It’s worth noting that Miss Havisham being so young is of exceptional note, at least according to Dickens’s own notes on the character. Hanley Cardozo shares that the author’s notes for the character say she is “scarcely forty,” and I think the word “scarcely” is important here. “Scarcely” is one of Dickens’s favorite adverbs, it would seem, appearing frequently throughout the text of Great Expectations , in such contexts as an observation that “scarcely sounded flattering” or that Pip could “scarcely stammer [he] had no objection” while feeling a rush of nervousness. The word is used frequently in Great Expectations at its most literal meaning, so it is reasonable to assume the scarcity of Miss Havisham’s being 40 contrasts with the abundance of scorn she carries with her, an amount one might expect of someone twice her age.

Of course, it’s equally worth noting that Miss Havisham’s age is never explicitly addressed within the text of Great Expectations , so we cannot reasonably state any sort of canonical intention on Dickens’s behalf.
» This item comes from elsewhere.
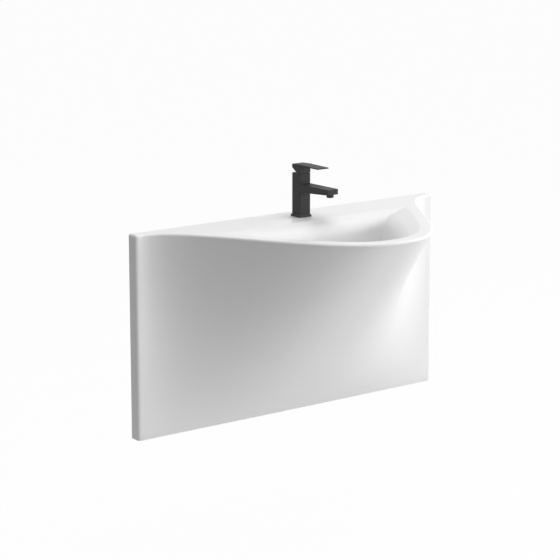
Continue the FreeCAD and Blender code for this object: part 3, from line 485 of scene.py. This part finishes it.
frontColumns = set(range(frontCount + 1))
skirtColumns = {index for index, (x, y, nx, ny) in enumerate(outer) if ny < 0.5}


# a ring pushed on by distance, away from the ring before it
def pushedOn(ring, other, distance):
    made = []
    for (x, y), (fromX, fromY) in zip(ring, other):
        length = math.hypot(x - fromX, y - fromY) or 1.0
        made.append((x + (x - fromX) / length * distance, y + (y - fromY) / length * distance))
    return made


# drain hole, recess, floor and walls, then the soft crease over to the flat top
def buildBowl(shell):
    form, bowl = basinForm, bowlForm
    top, floorTop = form["top"], form["top"] - bowl["depth"]
    recess = floorTop - bowl["recessDepth"]
    chamfer = bowl["recessChamfer"]
    hole, seat = drainRing(bowl["drainHole"]), drainRing(bowl["drainRecess"])
    seatEdge = drainRing(bowl["drainRecess"] + chamfer)
    shell.start(atHeight(hole, floorTop - bowl["wall"]))
    shell.pull(atHeight(hole, recess))
    shell.pull(atHeight(seat, recess))
    shell.pull(atHeight(seat, floorTop - chamfer))
    shell.pull(atHeight(seatEdge, floorTop))
    floorEdge = bowlRing(bowl["depth"])
    for share in (0.2, 0.45, 0.7, 0.9):
        shell.pull(atHeight(mixRings(seatEdge, floorEdge, share), floorTop))
    rollStart = bowl["depth"] - bowl["floorRound"]
    for angle in spread(90, 0, stepCounts["floorRoll"]):
        level = rollStart + bowl["floorRound"] * math.sin(math.radians(angle))
        shell.pull(atHeight(bowlRing(level), top - level))
    level = rollStart
    shortest, longest, part = bowl["wallSteps"]
    while level > bowl["creaseRound"] * 1.5:
        level -= max(shortest, min(longest, level * part))
        shell.pull(atHeight(bowlRing(level), top - level))
    lowRing = bowlRing(level)
    mouth = bowlRing(0.0)
    outward = pushedOn(mouth, lowRing, bowl["creaseRound"])
    for share in spread(0, 1, stepCounts["crease"])[1:]:
        a, b, c = (1 - share) ** 2, 2 * share * (1 - share), share ** 2
        ring = [Vector((a * lx + b * mx + c * ox, a * ly + b * my + c * oy, top - a * level))
                for (lx, ly), (mx, my), (ox, oy) in zip(lowRing, mouth, outward)]
        shell.pull(ring)
    support = pushedOn(outward, mouth, form["support"])
    shell.pull(atHeight(support, top))
    return support


# the rim's rounding, then the apron down to its foot and up again inside
def buildApron(shell, mouthRing):
    form = basinForm
    top = form["top"]

    def edgeRadius(ny):
        return form["rimRound"] if ny < 0.5 else form["backRound"]

    flat = [(x - nx * edgeRadius(ny), y - ny * edgeRadius(ny)) for x, y, nx, ny in outer]
    inner = [(x - nx * form["support"], y - ny * form["support"])
             for (x, y), (ox, oy, nx, ny) in zip(flat, outer)]
    shell.keepColumns(frontColumns)
    for share in (0.25, 0.5, 0.75, 1.0):
        shell.pull(atHeight(mixRings(mouthRing, inner, share), top))
    shell.start(atHeight(inner, top))
    shell.pull(atHeight(flat, top))
    tilts = []
    for x, y, nx, ny in outer:
        lean = form["reach"] * bellShare(x) / (form["top"] - form["bottom"])
        tilts.append(math.atan(lean * abs(ny)) if ny < -0.001 else 0.0)
    for share in spread(0, 1, stepCounts["rimRoll"])[1:]:
        ring = []
        for (x, y, nx, ny), tilt in zip(outer, tilts):
            small = edgeRadius(ny)
            angle = math.pi / 2 + (-tilt - math.pi / 2) * share
            out = small * (math.cos(angle) - 1)
            ring.append(Vector((x + nx * out, y + ny * out, top - small + small * math.sin(angle))))
        shell.pull(ring)
    shell.keepColumns(skirtColumns)
    foot = form["bottom"] + form["footRound"]
    for z in spread(form["deckUnder"], foot, stepCounts["skirt"]):
        shell.pull([outsidePlace(place, z) for place in ring])
    low = [outsidePlace(place, foot) for place in ring]
    inLow = [insidePlace(place, foot) for place in ring]
    for angle in spread(0, math.pi / 2, stepCounts["foot"])[1:]:
        shell.pull([footPlace(first, second, angle) for first, second in zip(low, inLow)])
    for angle in spread(math.pi / 2, 0, stepCounts["foot"]):
        shell.pull([footPlace(second, first, angle) for first, second in zip(low, inLow)])
    for z in spread(foot, form["deckUnder"], stepCounts["skirt"])[1:]:
        shell.pull([insidePlace(place, z) for place in ring])
    return ring


# the bowl's outside, from the drain hole up to the ledge's underside
def buildUnderside(shell, rimRing):
    form, bowl = basinForm, bowlForm
    top, wall = form["top"], bowl["wall"]
    floorUnder = top - bowl["depth"] - wall
    shell.start(atHeight(drainRing(bowl["drainHole"]), floorUnder))
    outerFloor = bowlRing(bowl["depth"], wall)
    for share in (0.3, 0.65, 1.0):
        shell.pull(atHeight(mixRings(drainRing(bowl["drainHole"]), outerFloor, share), floorUnder))
    rollStart = bowl["depth"] - bowl["floorRound"]
    for angle in spread(90, 0, stepCounts["underRoll"])[1:]:
        level = rollStart + bowl["floorRound"] * math.sin(math.radians(angle))
        shell.pull(atHeight(bowlRing(level, wall), top - level - wall))
    shallow = top - form["deckUnder"] - wall
    for level in spread(rollStart, shallow, stepCounts["underWall"])[1:]:
        shell.pull(atHeight(bowlRing(level, wall), top - level - wall))
    edge = []
    for (x, y, nx, ny), place in zip(outer, rimRing):
        inside = insidePlace(place, form["deckUnder"])
        wallPlace = (max(-insideHalf, min(insideHalf, x)), 0.0)
        edge.append(wallPlace if ny > 0.5 else (inside.x, inside.y))
    shell.keepColumns(frontColumns)
    for share in (0.5, 1.0):
        shell.pull(atHeight(mixRings(bowlRing(shallow, wall), edge, share), form["deckUnder"]))
    shell.start(atHeight(edge, form["deckUnder"]))


def circleRing(x, y, radius, count):
    return [(x + radius * math.cos(2 * math.pi * step / count),
             y + radius * math.sin(2 * math.pi * step / count)) for step in range(count)]


# the tap's hole through the ledge, and a blind hole for each bracket's insert
def buildHoles(shell):
    form = basinForm
    tap = circleRing(*form["tapHole"], holeCounts["tap"])
    shell.start(atHeight(tap, form["top"]))
    shell.pull(atHeight(tap, form["deckUnder"]))
    x, y, radius = form["insertHoles"]
    for side in (-1, 1):
        hole = circleRing(side * x, y, radius, holeCounts["insert"])
        shell.start(atHeight(hole, form["deckUnder"]))
        shell.pull(atHeight(hole, form["deckUnder"] + form["insertDepth"]))
        bmesh.ops.holes_fill(shell.mesh, edges=shell.edges, sides=0)


# a finished piece, shaded smooth up to sharpAngle degrees
def addPiece(name, mesh, slot, body, replaced, sharpAngle=30):
    data = bpy.data.meshes.new(name)
    mesh.to_mesh(data)
    mesh.free()
    data.materials.append(finishes[slot])
    for polygon in data.polygons:
        polygon.use_smooth = True
    data.set_sharp_from_angle(angle=math.radians(sharpAngle))
    piece = bpy.data.objects.new(name, data)
    bpy.context.scene.collection.objects.link(piece)
    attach(piece, body)
    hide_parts(*replaced)
    print(name, "faces", len(data.polygons))


# lists edges and faces by their vertices, so that every run writes the same mesh
def settleOrder(mesh):
    mesh.verts.index_update()
    count = len(mesh.verts)

    def number(item):
        places = sorted(vertex.index for vertex in item.verts)
        return (places[0] * count + places[1]) * count + places[-1]

    mesh.edges.sort(key=number)
    mesh.faces.sort(key=number)


def makeShell():
    shell = RingShell()
    mouthRing = buildBowl(shell)
    rimRing = buildApron(shell, mouthRing)
    buildUnderside(shell, rimRing)
    buildHoles(shell)
    mesh = shell.mesh
    bmesh.ops.remove_doubles(mesh, verts=mesh.verts, dist=mergeDistance)
    filled = [shell.fillPlane(2, basinForm["top"]), shell.fillPlane(2, basinForm["deckUnder"]),
              shell.fillPlane(1, 0.0)]
    bmesh.ops.recalc_face_normals(mesh, faces=mesh.faces)
    openEdges = sum(1 for edge in mesh.edges if not edge.is_manifold)
    print("shell: faces filled", filled, "open edges", openEdges)
    settleOrder(mesh)
    addPiece("basinShell", mesh, "shell_stone", "basin", ["basin_shell"])


makeShell()


# stage, lamps and camera
stageForm = {"floor": -0.82, "size": 60.0, "floorShade": 0.76, "cameraWhite": 0.975}
worldForm = {"light": 0.19}
lampForms = {
    "keyLamp": {"place": (3.0, -5.2, 0.7), "target": (0.0, -0.2, -0.1), "size": 2.8, "power": 118},
    "sideLamp": {"place": (3.8, -0.9, 1.2), "target": (0.0, -0.2, -0.1), "size": 2.4, "power": 78},
    "topLamp": {"place": (0.0, -0.8, 3.4), "target": (0.0, -0.2, -0.1), "size": 2.8, "power": 84},
}
cameraForm = {"place": (-3.2631, -4.3345, 1.1079), "pitch": -12.579, "yaw": 36.833,
              "lens": 131.4, "sensor": 36, "farthest": 200}


def makeFloor():
    form = stageForm
    mesh = bmesh.new()
    bmesh.ops.create_grid(mesh, x_segments=1, y_segments=1, size=form["size"],
                          matrix=Matrix.Translation((0, 0, form["floor"])))
    data = bpy.data.meshes.new("paleFloor")
    mesh.to_mesh(data)
    mesh.free()
    floor = bpy.data.objects.new("paleFloor", data)
    bpy.context.scene.collection.objects.link(floor)
    finish = newFinish("paleFloor")
    shade = form["floorShade"]
    lit = finish.node("BsdfDiffuse", {"Color": (shade, shade, shade, 1)})
    white = finish.node("Emission", {"Color": (1, 1, 1, 1), "Strength": 1.0})
    path = finish.node("LightPath", output="Is Camera Ray")
    glossy = finish.node("LightPath", output="Is Glossy Ray")
    surface = finish.node("MixShader", {0: (path + glossy) * form["cameraWhite"], 1: lit, 2: white})
    data.materials.append(finish.close(surface))


def makeWorld():
    world = bpy.data.worlds.new("studioWorld")
    studio = Finish(world, "OutputWorld")
    camera = studio.node("LightPath", output="Is Camera Ray")
    glossy = studio.node("LightPath", output="Is Glossy Ray")
    through = studio.node("LightPath", output="Is Transmission Ray")
    seen = camera + glossy + through
    strength = seen * (1 - worldForm["light"]) + worldForm["light"]
    studio.close(studio.node("Background", {"Color": (1, 1, 1, 1), "Strength": strength}))
    bpy.context.scene.world = world


def makeLamp(name, form):
    lamp = bpy.data.lights.new(name, "AREA")
    lamp.shape = "SQUARE"
    lamp.size = form["size"]
    lamp.energy = form["power"]
    holder = bpy.data.objects.new(name, lamp)
    holder.location = form["place"]
    aim = Vector(form["target"]) - Vector(form["place"])
    holder.rotation_euler = aim.to_track_quat("-Z", "Y").to_euler()
    bpy.context.scene.collection.objects.link(holder)


def makeCamera():
    form = cameraForm
    camera = bpy.data.cameras.new("photoCamera")
    camera.lens = form["lens"]
    camera.sensor_width = form["sensor"]
    camera.clip_end = form["farthest"]
    holder = bpy.data.objects.new("photoCamera", camera)
    holder.location = form["place"]
    holder.rotation_euler = (math.radians(90 + form["pitch"]), 0, math.radians(-form["yaw"]))
    bpy.context.scene.collection.objects.link(holder)
    bpy.context.scene.camera = holder


makeFloor()
makeWorld()
for lampName, lampForm in lampForms.items():
    makeLamp(lampName, lampForm)
makeCamera()
bpy.context.scene.view_settings.view_transform = "Standard"
print("stage, lamps and camera set")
If we consider the texts of his other novels, many of the notable women (Abigail, Estella, Nancy) are young, often either the protagonist’s love interest or an unflappable supporter of his ambitions. And while the metatext of the author’s notes implies Dickens’s awareness of 40 being a young age to be so broken a human, the metatext of his personal life includes details such as his leaving Catherine Dickens (aged 43) for Ellen Ternan, a 19-year-old. (H.T. again to Hanley Cardozo for this information . Seriously, just go read the entire thread.)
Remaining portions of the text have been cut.